Despite being notified in the days before the landslide of excessive water and runoff, the defendants failed to adequately inspect the area or warn residents of the potential danger, according to the lawsuit.

The canal broke July 11, 2009, sending a flood and water and earth onto nearby homes, including the rented house at the foot of the bluff where Leavey and the children lived.

“The landslide ‘flattened’ the residence and buried the family alive,” according to the lawsuit, reported by the Salt Lake Tribune. “All three were crushed and sufffocated by the landslide, resulting in their deaths.”

Also named as defendants were the Utah Department of Transportation, Utah State University and Logan Northern Irrigation Co. The city, UDOT and the company own and operate the canal and land around it. USU owns the hillside.

Spokesmen for UDOT and USU both said they could not comment because of the pending litigation. Kymber Housley, Logan’s attorney, said he had not see the suit.

The suit seeks an unspecified amount of money.

New York: Sentencing set for ex-IBM exec
NEW YORK (AP) — Former IBM executive Robert Moffat faces sentencing for his role in the biggest hedge fund insider trading case in history. He pleaded guilty to conspiracy to commit securities fraud and securities fraud earlier this year.

The 53-year-old Moffat of Ridgefield, Conn., was once considered a candidate for chief executive officer at International Business Machiones Corp.

His lawyers say an intimate relationship with a hedge fund company employee who later “played” him led Moffat to feed her confidential information.

The lawyers have asked a judge to sentence him to probation.

Prosecutors have asked that Moffat be sentenced to six months in prison.
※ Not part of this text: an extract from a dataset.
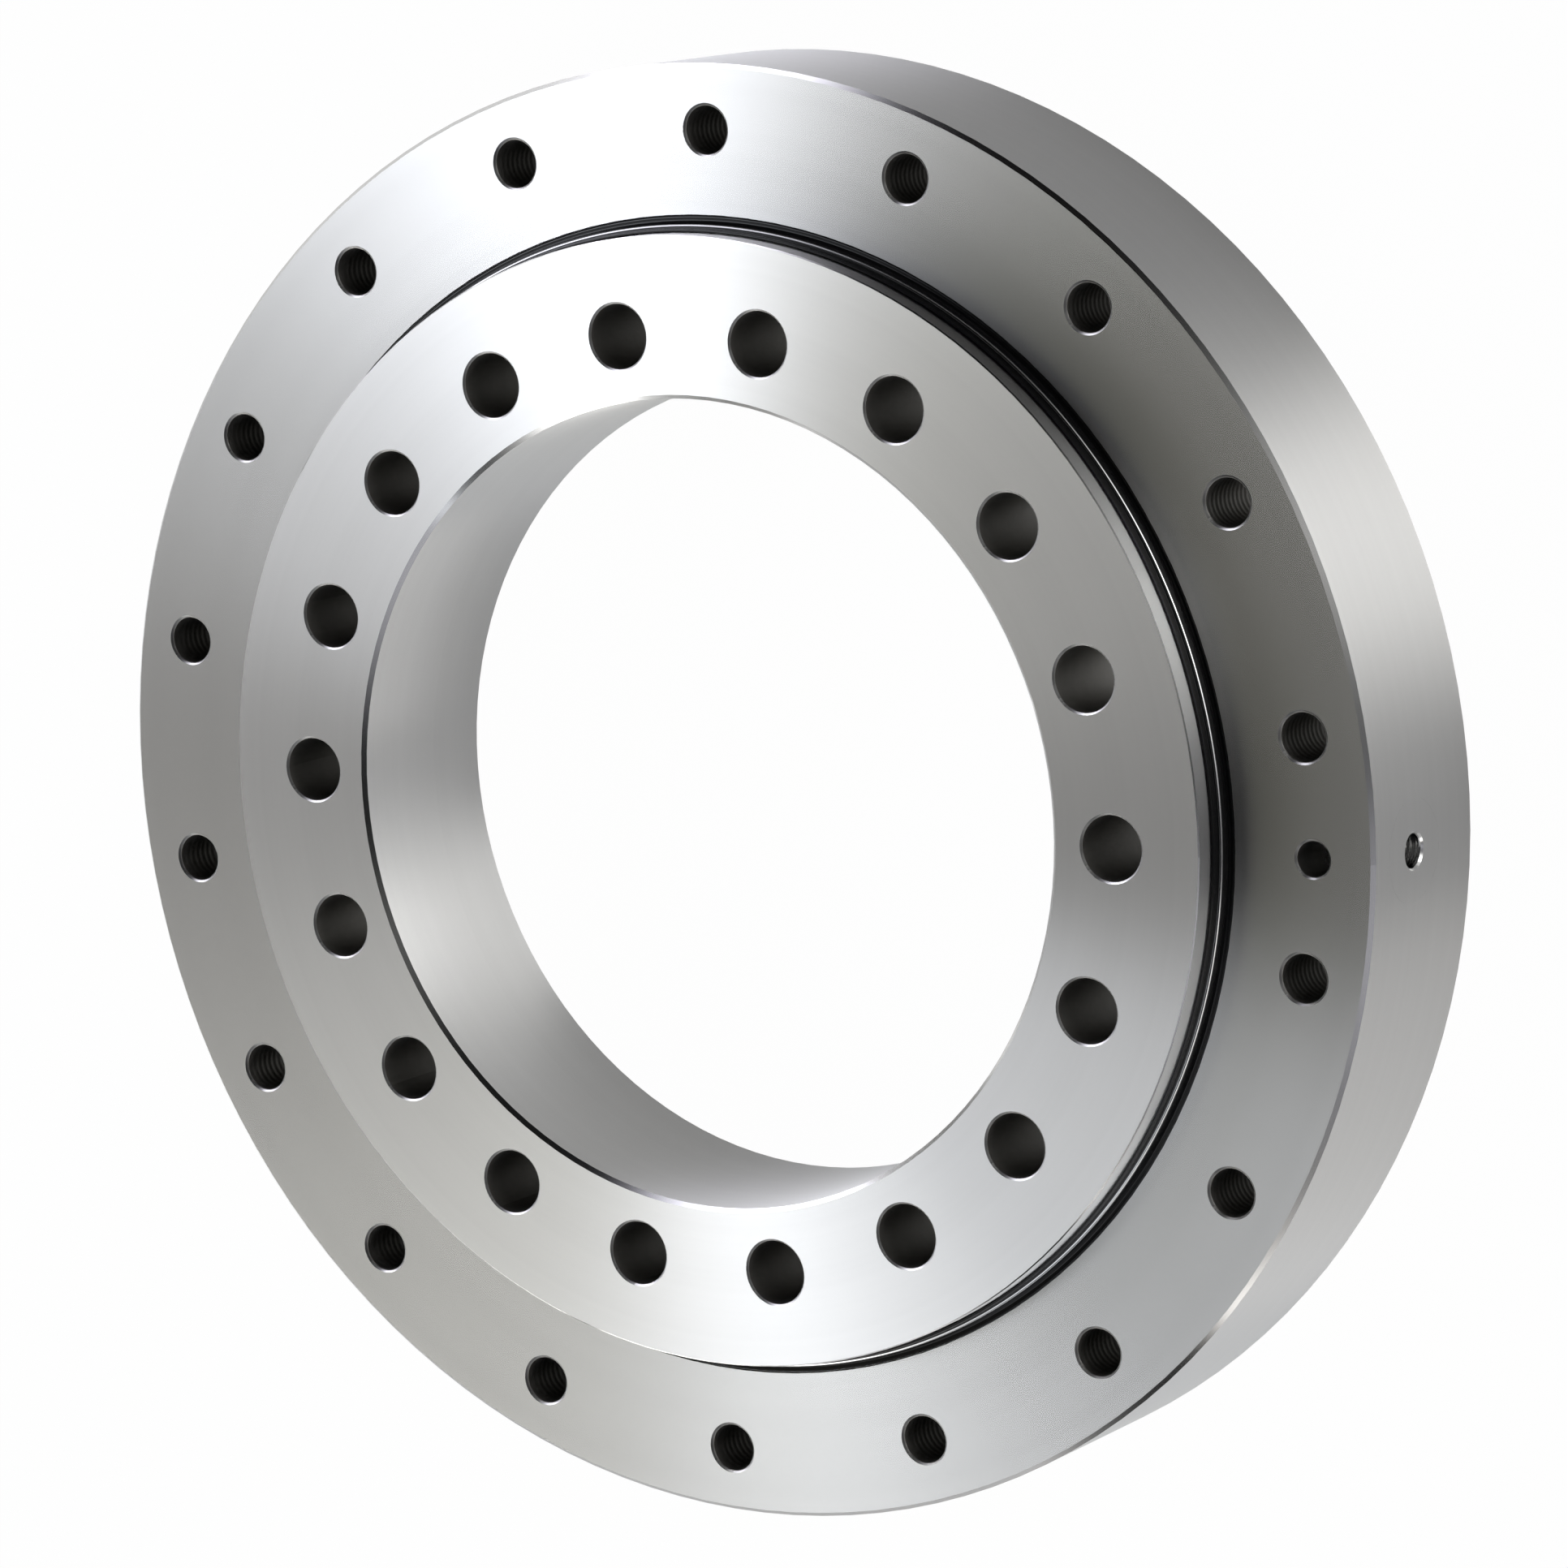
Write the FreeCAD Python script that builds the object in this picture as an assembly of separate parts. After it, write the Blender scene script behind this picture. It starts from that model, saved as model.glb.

They say his crimes were committed out of a misguided belief he could never be caught.

West Virginia: Successor sworn in for judge who won jackpot
CHARLESTON, W.Va. (AP) — Last month’s Powerball jackpot won in West Virginia has resulted in a new magistrate for Berkeley County.

Jim Humphrey started Monday as a Berkeley County magistrate. The Journal of Martinsburg reported his swearing-in last week as the replacement for William R. “Randy” Smith.

Smith resigned as magistrate Sept. 6 after winning the $79 million Powerball jackpot on Aug. 21.

Humphrey is a retired state trooper as well as a former magistrate. He was first appointed in 2005, and was then elected the following year. He served three years and five months during that previous stint.

Colorado: Judge weighs lawsuit against state patrol
GRAND JUNCTION, Colo. (AP) — A judge is weighing a lawsuit against the Colorado State Patrol that alleges a trooper’s high-speed pursuit of a suspect was the reason for a crash that killed a pregnant woman’s unborn child.

Mesa County Judge David Bottger will determine after a four-day hearing in April whether the lawsuit against the State Patrol merits going forward. The lawsuit filed by Shea and Sean Lehnen argues that the trooper’s pursuit of a speeding suspect was the “proximate cause” of the accident in 2007 that killed their unborn baby.

The trooper was trying to arrest 26-year-old Logan Lage. Lage’s Jeep collided with the car driven by the Lehnen family. Lage pleaded guilty to child abuse resulting in death and was sentenced to 20 years in prison.